### Given material
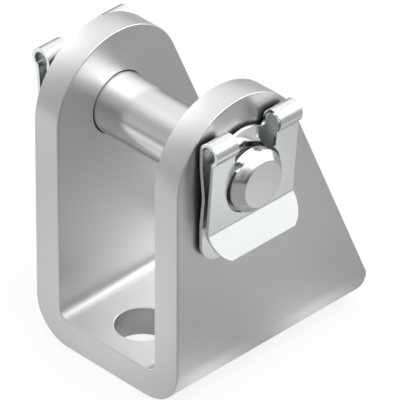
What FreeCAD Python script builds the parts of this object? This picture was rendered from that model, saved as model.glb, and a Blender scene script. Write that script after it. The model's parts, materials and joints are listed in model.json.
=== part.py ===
import FreeCAD, Part
import math
import os

# Cylinder bearing block: a bent steel clevis bracket, a grooved clevis pin and
# two folded spring clips. Millimetres. The origin is the middle of the base's
# underside, +Z is up, X runs along the pin and the straight edges face -Y.

V = FreeCAD.Vector

# bracket
gap_width = 16.1
wall = 4.0
base_length = 32.0
pin_height = 30.0
head_radius = 10.0
bend_inner = 1.5
foot_step = 0.7
edge_break = 0.2
base_hole_dia = 6.6
base_hole_pitch = 20.0

# pin
pin_dia = 8.0
pin_bore_clearance = 0.04
groove_depth = 0.8
groove_width = 1.25
groove_ear_gap = 0.35
groove_edge_break = 0.15
collar_length = 2.35
end_chamfer = 1.0

# clip, seen along the pin
clip_half_width = 6.97
window_half_width = 3.38
slot_clearance = 0.05
slot_mouth = 0.5
slot_top_clearance = 0.15
arch_web = 2.12
arch_side_web = 1.82
arch_corner_radius = 0.5
front_hole_clearance = 0.35
rear_corner_radius = 2.8
lip_corner_radius = 3.0

# clip, seen from the side: distances outwards from its rear leg, and heights over the pin's line
clip_thickness = 0.45
clip_ear_gap = 0.48
rear_bottom_up = -9.73
rear_bend_up = -4.1
rear_bend_radius = 1.0
rear_bow_out = 0.395
rear_bow_up = -0.2
rear_bow_radius = 5.0
rear_top_bend_up = 3.95
roll_over_arch = 0.03
roll_outer_radius = 1.45
roll_wrap_degrees = 48.0
crease_reach = 0.3
crease_radius = 0.35
fold_out = 1.015
fold_web = 0.71
fold_radius = 0.6
lip_out = 2.245
lip_drop = 3.27

# sizes that follow from the ones above
inner_face = gap_width / 2.0
outer_face = inner_face + wall
bend_outer = bend_inner + wall
total_height = pin_height + head_radius
front_edge = -base_length / 2.0
rear_edge = base_length / 2.0
pin_y = front_edge + head_radius
pin_radius = pin_dia / 2.0
bore_radius = pin_radius + pin_bore_clearance
groove_radius = pin_radius - groove_depth
groove_start = outer_face + groove_ear_gap
groove_end = groove_start + groove_width
pin_end = groove_end + collar_length
slot_half = groove_radius + slot_clearance
slot_top_radius = pin_radius + slot_top_clearance
arch_top = pin_height + slot_top_radius + arch_web
arch_radius = window_half_width + arch_side_web
arch_centre_z = arch_top - arch_radius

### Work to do
Repeat every line of the material exactly as given.

### Answer to the exercise
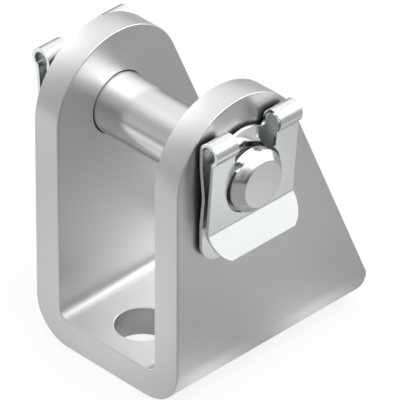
What FreeCAD Python script builds the parts of this object? This picture was rendered from that model, saved as model.glb, and a Blender scene script. Write that script after it. The model's parts, materials and joints are listed in model.json.
=== part.py ===
import FreeCAD, Part
import math
import os

# Cylinder bearing block: a bent steel clevis bracket, a grooved clevis pin and
# two folded spring clips. Millimetres. The origin is the middle of the base's
# underside, +Z is up, X runs along the pin and the straight edges face -Y.

V = FreeCAD.Vector

# bracket
gap_width = 16.1
wall = 4.0
base_length = 32.0
pin_height = 30.0
head_radius = 10.0
bend_inner = 1.5
foot_step = 0.7
edge_break = 0.2
base_hole_dia = 6.6
base_hole_pitch = 20.0

# pin
pin_dia = 8.0
pin_bore_clearance = 0.04
groove_depth = 0.8
groove_width = 1.25
groove_ear_gap = 0.35
groove_edge_break = 0.15
collar_length = 2.35
end_chamfer = 1.0

# clip, seen along the pin
clip_half_width = 6.97
window_half_width = 3.38
slot_clearance = 0.05
slot_mouth = 0.5
slot_top_clearance = 0.15
arch_web = 2.12
arch_side_web = 1.82
arch_corner_radius = 0.5
front_hole_clearance = 0.35
rear_corner_radius = 2.8
lip_corner_radius = 3.0

# clip, seen from the side: distances outwards from its rear leg, and heights over the pin's line
clip_thickness = 0.45
clip_ear_gap = 0.48
rear_bottom_up = -9.73
rear_bend_up = -4.1
rear_bend_radius = 1.0
rear_bow_out = 0.395
rear_bow_up = -0.2
rear_bow_radius = 5.0
rear_top_bend_up = 3.95
roll_over_arch = 0.03
roll_outer_radius = 1.45
roll_wrap_degrees = 48.0
crease_reach = 0.3
crease_radius = 0.35
fold_out = 1.015
fold_web = 0.71
fold_radius = 0.6
lip_out = 2.245
lip_drop = 3.27

# sizes that follow from the ones above
inner_face = gap_width / 2.0
outer_face = inner_face + wall
bend_outer = bend_inner + wall
total_height = pin_height + head_radius
front_edge = -base_length / 2.0
rear_edge = base_length / 2.0
pin_y = front_edge + head_radius
pin_radius = pin_dia / 2.0
bore_radius = pin_radius + pin_bore_clearance
groove_radius = pin_radius - groove_depth
groove_start = outer_face + groove_ear_gap
groove_end = groove_start + groove_width
pin_end = groove_end + collar_length
slot_half = groove_radius + slot_clearance
slot_top_radius = pin_radius + slot_top_clearance
arch_top = pin_height + slot_top_radius + arch_web
arch_radius = window_half_width + arch_side_web
arch_centre_z = arch_top - arch_radius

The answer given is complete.